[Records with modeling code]
☆ ☆ ☆ ☆ ☆ ☆ ☆

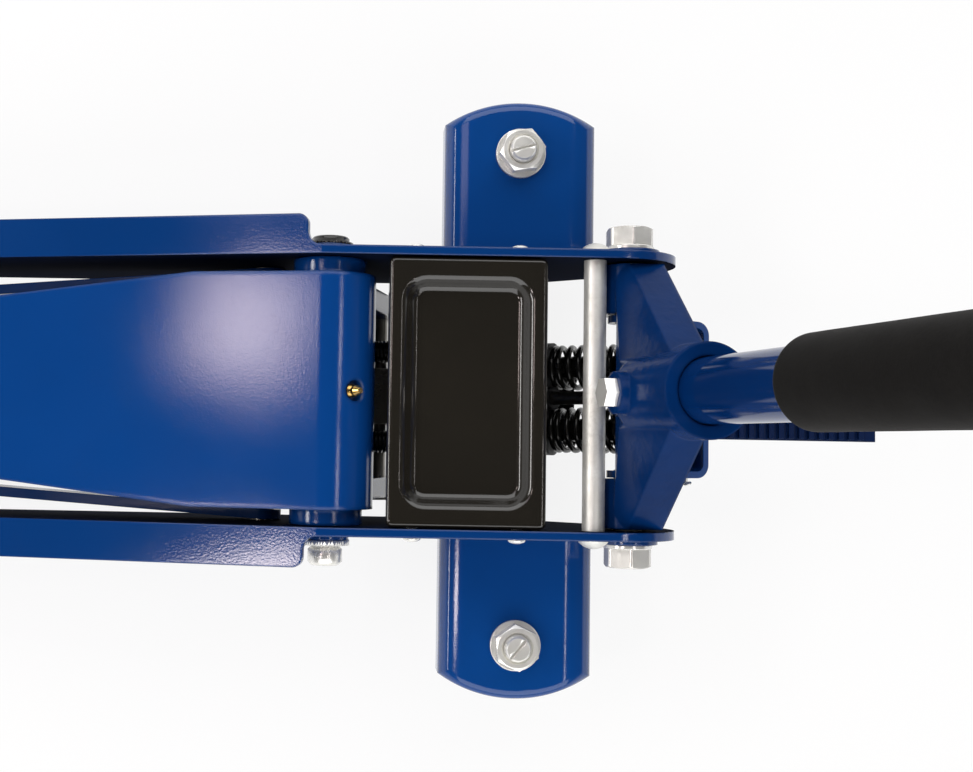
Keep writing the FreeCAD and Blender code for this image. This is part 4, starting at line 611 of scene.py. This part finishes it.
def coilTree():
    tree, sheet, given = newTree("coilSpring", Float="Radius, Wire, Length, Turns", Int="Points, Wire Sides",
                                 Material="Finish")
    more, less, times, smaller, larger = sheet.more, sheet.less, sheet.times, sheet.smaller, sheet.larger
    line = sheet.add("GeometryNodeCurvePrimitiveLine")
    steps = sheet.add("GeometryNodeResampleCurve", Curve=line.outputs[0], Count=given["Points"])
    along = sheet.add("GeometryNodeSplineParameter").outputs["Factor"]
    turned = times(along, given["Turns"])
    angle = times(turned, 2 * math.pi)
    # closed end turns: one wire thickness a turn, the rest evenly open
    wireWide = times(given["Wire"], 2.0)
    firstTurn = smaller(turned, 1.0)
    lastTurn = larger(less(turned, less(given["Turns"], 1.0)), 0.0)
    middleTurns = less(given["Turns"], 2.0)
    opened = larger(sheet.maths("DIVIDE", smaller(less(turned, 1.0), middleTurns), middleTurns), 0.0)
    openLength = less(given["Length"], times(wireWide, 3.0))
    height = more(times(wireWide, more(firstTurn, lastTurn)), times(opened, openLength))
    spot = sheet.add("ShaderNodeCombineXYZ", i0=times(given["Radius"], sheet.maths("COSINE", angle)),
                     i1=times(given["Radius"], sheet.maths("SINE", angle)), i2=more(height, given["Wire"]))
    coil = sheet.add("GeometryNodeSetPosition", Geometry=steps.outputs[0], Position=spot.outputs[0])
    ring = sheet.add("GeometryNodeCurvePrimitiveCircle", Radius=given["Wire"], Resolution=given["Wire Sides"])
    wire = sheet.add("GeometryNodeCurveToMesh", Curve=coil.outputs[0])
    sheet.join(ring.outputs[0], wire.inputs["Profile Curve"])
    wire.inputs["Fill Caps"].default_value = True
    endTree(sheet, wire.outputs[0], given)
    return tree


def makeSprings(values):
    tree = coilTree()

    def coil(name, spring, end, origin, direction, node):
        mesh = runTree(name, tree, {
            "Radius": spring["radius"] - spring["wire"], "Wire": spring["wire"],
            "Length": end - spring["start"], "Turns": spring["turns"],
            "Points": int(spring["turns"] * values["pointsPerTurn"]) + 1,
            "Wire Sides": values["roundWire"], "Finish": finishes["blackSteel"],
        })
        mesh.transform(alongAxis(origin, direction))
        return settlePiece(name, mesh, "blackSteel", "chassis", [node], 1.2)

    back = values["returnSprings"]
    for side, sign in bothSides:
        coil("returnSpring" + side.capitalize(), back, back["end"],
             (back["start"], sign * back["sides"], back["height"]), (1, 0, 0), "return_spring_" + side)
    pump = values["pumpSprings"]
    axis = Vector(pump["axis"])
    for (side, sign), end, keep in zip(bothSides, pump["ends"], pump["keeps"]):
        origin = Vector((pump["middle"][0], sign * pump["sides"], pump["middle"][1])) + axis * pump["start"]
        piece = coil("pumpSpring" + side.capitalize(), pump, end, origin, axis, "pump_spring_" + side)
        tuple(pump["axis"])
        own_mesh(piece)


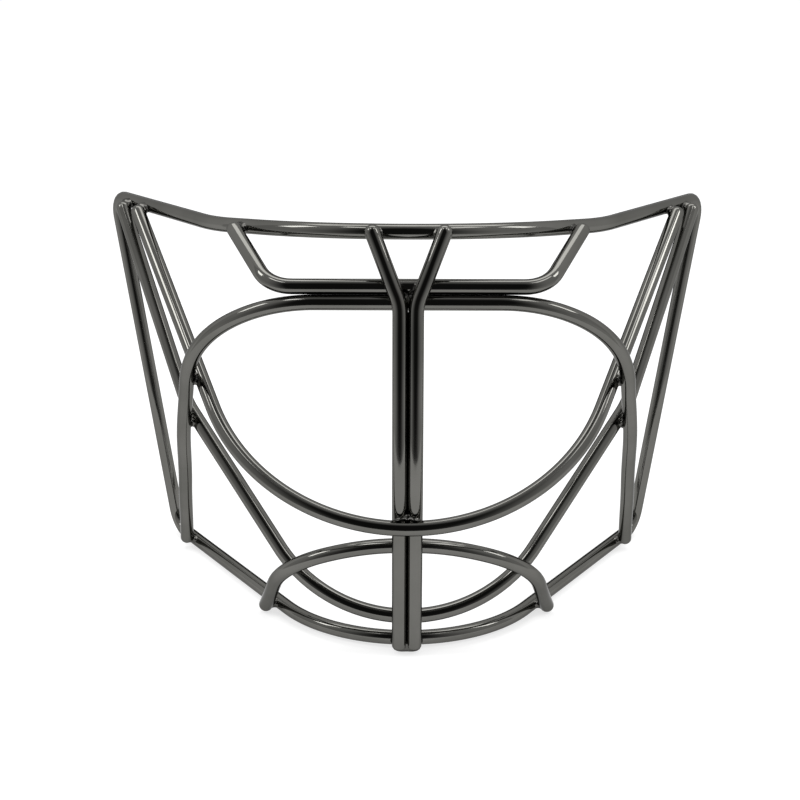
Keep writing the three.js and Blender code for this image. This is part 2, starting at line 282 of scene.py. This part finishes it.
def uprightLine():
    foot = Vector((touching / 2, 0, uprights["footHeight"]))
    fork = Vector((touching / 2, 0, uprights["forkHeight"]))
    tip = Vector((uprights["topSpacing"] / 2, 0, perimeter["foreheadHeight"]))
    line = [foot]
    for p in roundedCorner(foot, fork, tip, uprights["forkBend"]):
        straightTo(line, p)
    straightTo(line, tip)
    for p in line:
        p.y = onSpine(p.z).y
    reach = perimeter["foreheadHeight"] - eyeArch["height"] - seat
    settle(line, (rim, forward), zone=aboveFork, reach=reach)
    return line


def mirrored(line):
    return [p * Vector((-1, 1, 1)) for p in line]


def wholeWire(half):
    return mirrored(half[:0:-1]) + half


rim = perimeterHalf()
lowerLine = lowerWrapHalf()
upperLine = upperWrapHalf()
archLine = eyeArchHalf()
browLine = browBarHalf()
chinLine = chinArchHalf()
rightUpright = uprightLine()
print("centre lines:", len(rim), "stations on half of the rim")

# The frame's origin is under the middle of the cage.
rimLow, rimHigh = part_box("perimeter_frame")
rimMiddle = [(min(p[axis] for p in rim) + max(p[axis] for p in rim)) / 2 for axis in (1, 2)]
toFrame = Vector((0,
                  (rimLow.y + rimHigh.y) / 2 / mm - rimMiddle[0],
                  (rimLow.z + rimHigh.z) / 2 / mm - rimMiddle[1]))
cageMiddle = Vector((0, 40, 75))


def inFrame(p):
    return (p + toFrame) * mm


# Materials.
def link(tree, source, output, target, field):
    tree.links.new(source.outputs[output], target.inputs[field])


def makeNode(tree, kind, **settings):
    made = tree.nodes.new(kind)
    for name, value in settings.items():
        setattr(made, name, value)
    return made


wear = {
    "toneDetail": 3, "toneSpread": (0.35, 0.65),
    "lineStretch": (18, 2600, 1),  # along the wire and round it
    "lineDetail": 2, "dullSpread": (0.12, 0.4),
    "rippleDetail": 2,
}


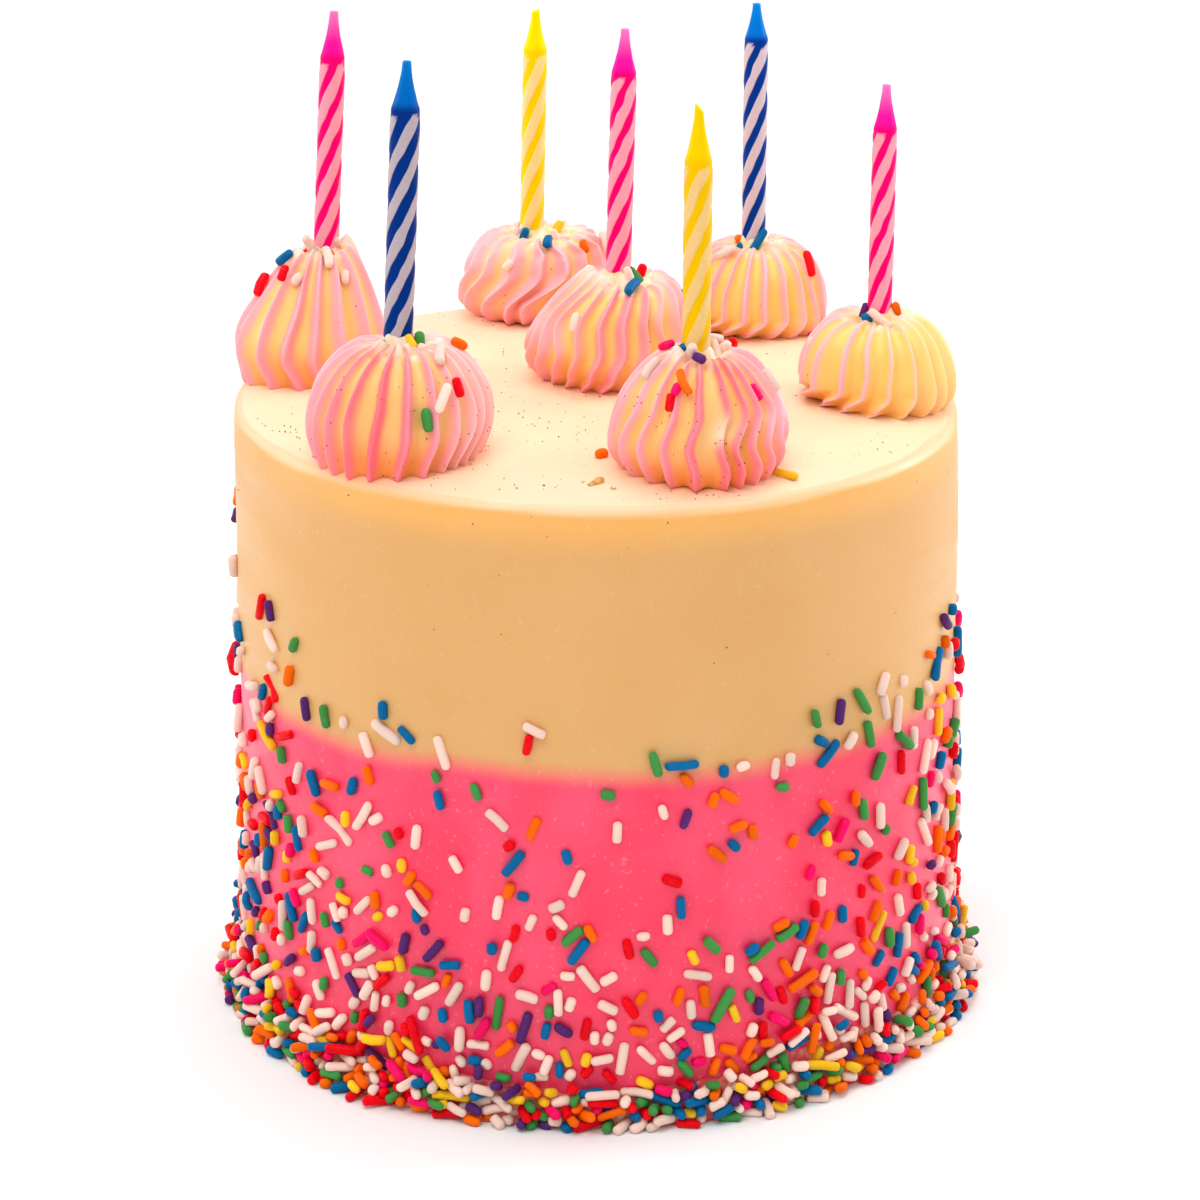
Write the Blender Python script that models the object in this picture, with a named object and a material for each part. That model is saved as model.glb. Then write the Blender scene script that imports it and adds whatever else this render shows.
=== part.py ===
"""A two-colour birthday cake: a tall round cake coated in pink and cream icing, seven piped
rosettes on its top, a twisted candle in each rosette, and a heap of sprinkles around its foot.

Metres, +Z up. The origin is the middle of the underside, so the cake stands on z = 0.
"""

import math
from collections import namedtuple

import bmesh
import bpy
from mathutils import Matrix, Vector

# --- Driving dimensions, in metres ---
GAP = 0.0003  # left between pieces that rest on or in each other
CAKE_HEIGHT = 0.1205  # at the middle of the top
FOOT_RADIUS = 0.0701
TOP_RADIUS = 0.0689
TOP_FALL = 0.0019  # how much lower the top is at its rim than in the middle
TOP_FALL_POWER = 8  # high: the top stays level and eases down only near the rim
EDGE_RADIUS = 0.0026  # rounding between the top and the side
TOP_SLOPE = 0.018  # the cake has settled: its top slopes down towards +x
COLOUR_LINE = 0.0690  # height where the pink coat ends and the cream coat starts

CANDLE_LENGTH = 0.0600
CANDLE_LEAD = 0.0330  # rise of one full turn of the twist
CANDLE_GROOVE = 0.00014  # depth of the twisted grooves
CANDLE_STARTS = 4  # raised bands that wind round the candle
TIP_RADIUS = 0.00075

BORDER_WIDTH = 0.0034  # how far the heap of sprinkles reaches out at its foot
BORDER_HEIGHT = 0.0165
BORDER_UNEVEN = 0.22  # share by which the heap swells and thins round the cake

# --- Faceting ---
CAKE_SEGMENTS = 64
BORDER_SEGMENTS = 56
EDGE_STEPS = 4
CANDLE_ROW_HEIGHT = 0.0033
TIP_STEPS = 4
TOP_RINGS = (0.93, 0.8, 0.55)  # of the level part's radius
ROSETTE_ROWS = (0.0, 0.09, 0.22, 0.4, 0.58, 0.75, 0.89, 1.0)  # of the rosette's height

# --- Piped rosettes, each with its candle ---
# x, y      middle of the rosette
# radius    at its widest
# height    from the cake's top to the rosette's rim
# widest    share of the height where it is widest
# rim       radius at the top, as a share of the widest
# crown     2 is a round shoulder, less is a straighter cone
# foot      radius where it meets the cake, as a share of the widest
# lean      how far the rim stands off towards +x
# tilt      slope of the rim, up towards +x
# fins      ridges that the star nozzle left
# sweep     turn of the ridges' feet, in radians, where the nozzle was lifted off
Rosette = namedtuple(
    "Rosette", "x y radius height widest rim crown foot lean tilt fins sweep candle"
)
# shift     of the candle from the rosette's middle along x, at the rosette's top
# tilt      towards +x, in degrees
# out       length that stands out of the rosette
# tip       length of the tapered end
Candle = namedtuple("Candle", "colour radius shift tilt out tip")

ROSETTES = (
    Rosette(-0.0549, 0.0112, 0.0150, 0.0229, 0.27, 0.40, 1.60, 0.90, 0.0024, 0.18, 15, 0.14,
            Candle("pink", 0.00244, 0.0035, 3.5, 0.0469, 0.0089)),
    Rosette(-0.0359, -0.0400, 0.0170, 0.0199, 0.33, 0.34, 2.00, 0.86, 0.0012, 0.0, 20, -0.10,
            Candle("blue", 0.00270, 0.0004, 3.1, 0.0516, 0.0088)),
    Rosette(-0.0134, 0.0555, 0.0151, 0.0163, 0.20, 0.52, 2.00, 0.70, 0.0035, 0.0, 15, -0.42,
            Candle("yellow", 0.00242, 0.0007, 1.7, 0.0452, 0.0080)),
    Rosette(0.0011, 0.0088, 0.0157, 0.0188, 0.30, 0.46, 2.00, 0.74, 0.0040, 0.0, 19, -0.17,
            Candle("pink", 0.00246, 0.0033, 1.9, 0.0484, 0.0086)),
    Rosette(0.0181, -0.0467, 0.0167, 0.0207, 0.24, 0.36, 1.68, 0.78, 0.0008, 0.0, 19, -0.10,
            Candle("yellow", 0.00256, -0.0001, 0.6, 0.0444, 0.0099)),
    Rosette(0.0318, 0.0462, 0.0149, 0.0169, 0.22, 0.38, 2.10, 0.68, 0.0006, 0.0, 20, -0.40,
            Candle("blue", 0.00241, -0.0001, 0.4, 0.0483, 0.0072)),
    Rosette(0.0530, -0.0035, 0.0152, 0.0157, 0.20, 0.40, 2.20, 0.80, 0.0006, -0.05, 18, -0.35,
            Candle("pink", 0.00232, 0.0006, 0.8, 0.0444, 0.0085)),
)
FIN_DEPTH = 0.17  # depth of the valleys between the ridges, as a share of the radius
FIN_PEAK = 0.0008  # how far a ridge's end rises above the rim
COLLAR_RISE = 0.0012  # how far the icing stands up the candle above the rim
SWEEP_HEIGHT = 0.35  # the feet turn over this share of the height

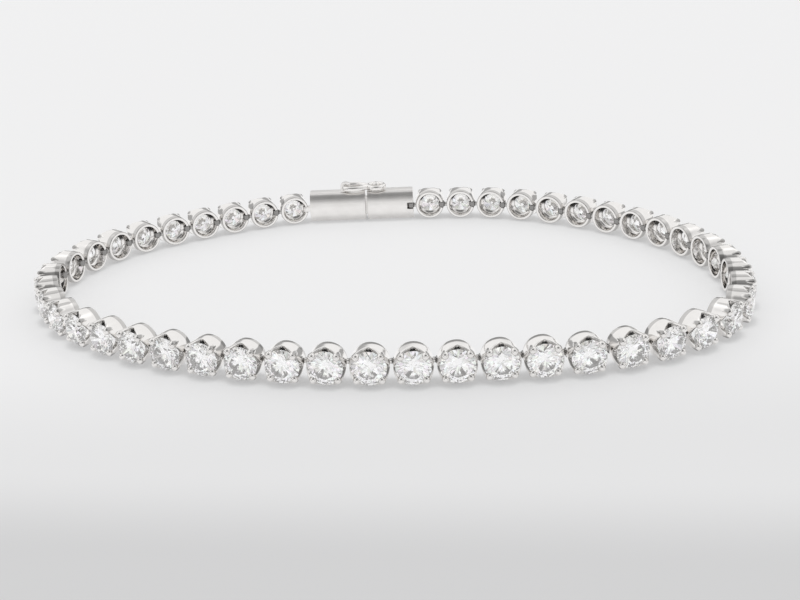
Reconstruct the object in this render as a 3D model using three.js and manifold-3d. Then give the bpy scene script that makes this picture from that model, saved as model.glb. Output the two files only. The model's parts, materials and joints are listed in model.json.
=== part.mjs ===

☆ ☆ ☆ ☆ ☆ ☆ ☆

- **WHAT THE TASK ASKS**: Among the lines above, count those containing the word "three" and give nothing but the result.

- **EXPECTED ANSWER**: 2